• WHAT IS ASKED
Beneath this task is a listing; retype all of it exactly.

• Items from a dataset
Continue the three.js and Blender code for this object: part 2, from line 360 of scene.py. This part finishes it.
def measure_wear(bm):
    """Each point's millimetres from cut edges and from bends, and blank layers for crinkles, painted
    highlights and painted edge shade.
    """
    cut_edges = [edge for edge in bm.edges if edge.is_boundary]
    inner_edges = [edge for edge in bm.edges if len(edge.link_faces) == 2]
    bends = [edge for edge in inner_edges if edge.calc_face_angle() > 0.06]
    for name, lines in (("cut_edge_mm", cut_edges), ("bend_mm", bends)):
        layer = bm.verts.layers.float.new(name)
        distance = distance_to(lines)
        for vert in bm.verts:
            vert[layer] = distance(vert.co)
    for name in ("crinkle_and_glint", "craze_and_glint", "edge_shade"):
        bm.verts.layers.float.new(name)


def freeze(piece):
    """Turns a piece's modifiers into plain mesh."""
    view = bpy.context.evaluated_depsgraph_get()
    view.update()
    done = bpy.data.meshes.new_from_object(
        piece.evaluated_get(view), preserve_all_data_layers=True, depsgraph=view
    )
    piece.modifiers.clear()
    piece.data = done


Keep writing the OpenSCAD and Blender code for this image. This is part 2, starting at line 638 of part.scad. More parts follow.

• RESULT FOR THIS EXERCISE
Continue the three.js and Blender code for this object: part 2, from line 360 of scene.py. This part finishes it.
def measure_wear(bm):
    """Each point's millimetres from cut edges and from bends, and blank layers for crinkles, painted
    highlights and painted edge shade.
    """
    cut_edges = [edge for edge in bm.edges if edge.is_boundary]
    inner_edges = [edge for edge in bm.edges if len(edge.link_faces) == 2]
    bends = [edge for edge in inner_edges if edge.calc_face_angle() > 0.06]
    for name, lines in (("cut_edge_mm", cut_edges), ("bend_mm", bends)):
        layer = bm.verts.layers.float.new(name)
        distance = distance_to(lines)
        for vert in bm.verts:
            vert[layer] = distance(vert.co)
    for name in ("crinkle_and_glint", "craze_and_glint", "edge_shade"):
        bm.verts.layers.float.new(name)


def freeze(piece):
    """Turns a piece's modifiers into plain mesh."""
    view = bpy.context.evaluated_depsgraph_get()
    view.update()
    done = bpy.data.meshes.new_from_object(
        piece.evaluated_get(view), preserve_all_data_layers=True, depsgraph=view
    )
    piece.modifiers.clear()
    piece.data = done


Keep writing the OpenSCAD and Blender code for this image. This is part 2, starting at line 638 of part.scad. More parts follow.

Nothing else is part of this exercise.